Is Geelong’s Steven Motlop better than Cyril Rioli?

That’s the question being raised by News Limited this week.

Motlop has played 36 games at AFL level and Rioli 111 – one will play on the weekend, the other won’t through injury.

The report suggests a stats comparison after their first 37 matches has them even, and goes so far as to say Motlop is a more rounded player.

"He's a more rounded player than Cyril, so you could say he's a better player," one opposition coach told News Limited.

"He doesn't tackle like Cyril, but he does the other things better. He's got better endurance and he's a genuine midfielder.

"You can't stop him when he just takes off."

Rioli played 24 matches in his debut season, 2008, after being selected by Hawthorn in the 2007 National Draft.

He had an immediate impact on a side that won the premiership that year. He was just 18 years old.

Motlop did not play a game in 2009 after being drafted in 2008. He played one game the next year and four games the following year, in 2011. Admittedly, he battled injury.

It took him three years to begin to make an impact, playing 22 games in 2012 and now, in his fourth year, getting the Rioli comparison after 36 games (Rioli notched that milestone in 2009 mind you, just his second year at the level).

Motlop is 22 years old, and now having a similar impact Rioli did at 18. Does that make him a better player at the same age?

You be the judge.

While stats are certainly a valuable tool, they often don’t tell the complete story.

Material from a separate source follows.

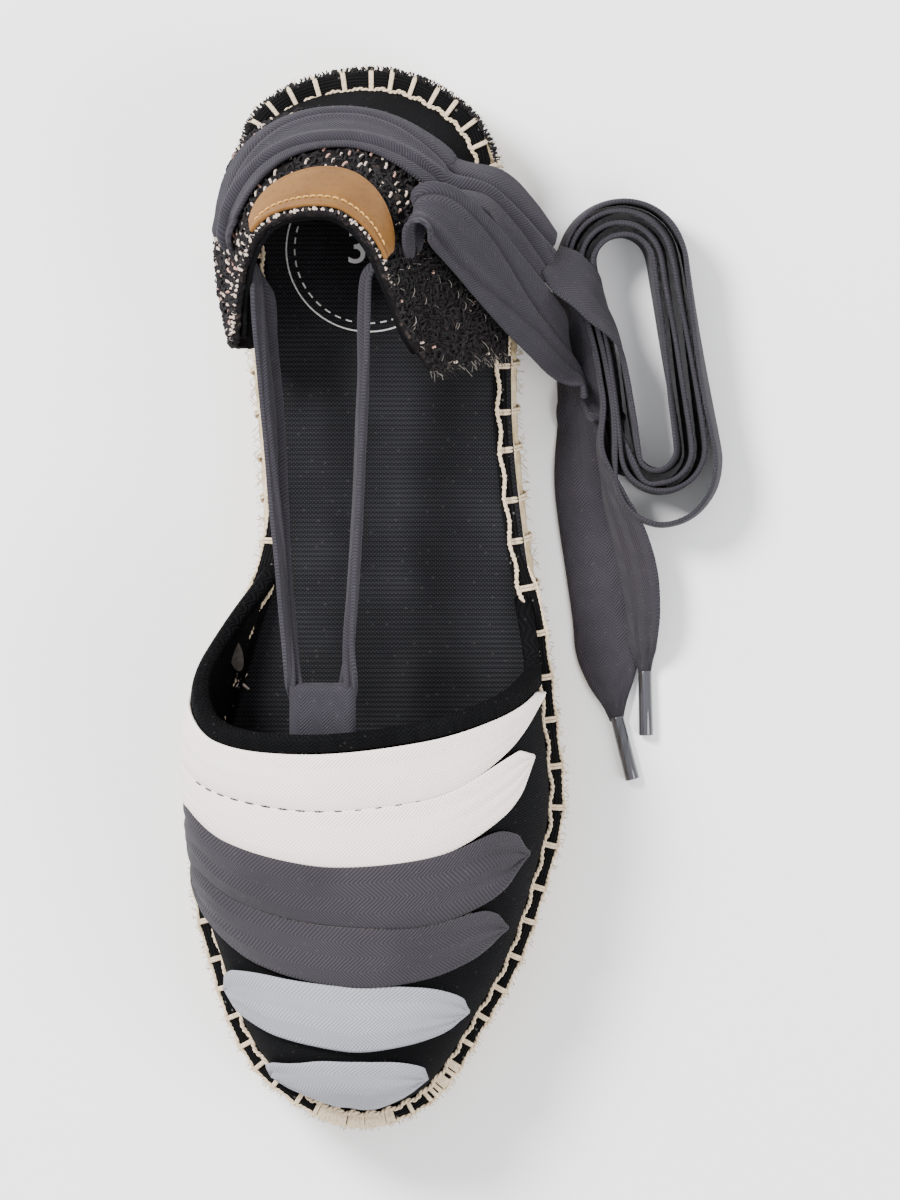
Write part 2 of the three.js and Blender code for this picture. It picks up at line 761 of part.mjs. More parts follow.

The stats say the two are neck and neck after 37 games (Moltop with play his 37th match on Saturday), but do they take into account the game changing pieces of play that don’t translate to the stats sheet?

Consider this.

The report fails to make mention of a remarkable piece of play in Rioli’s first season, the bit of play that had every Hawthorn and football fan alike standing up and cheering and etching the Rioli name into their memory.

When Stuart Dew kicked the footy onto the Members Wing at the MCG on Grand Final day 2008 and three Geelong players converged on the ball, Rioli, despite being severely outnumbered dived over one, tapped it away from another, sprung to his feet and tackled for holding the ball.

It was a game changing repeat effort. An effort that would not be forgotten. An effort that arguably sparked Hawthorn to an upset Grand Final victory. An effort that made Rioli a premiership player in his first season.

Has Motlop got that moment? The moment that makes him a household name? A moment that sets him above players like him?

Motlop is undoubtedly a talented player, a player with x-factor capable of winning a game off his own boot.

The difference between the two? Rioli lived up to his potential in his first season, with that effort on the wing in the third quarter of the 2008 Grand Final, and the two goals he kicked soon after. Everyone knew he was a player capable of turning a big game and he did that remarkably, in the biggest game of his career in his first season.

That’s what separates and elevates players above all others.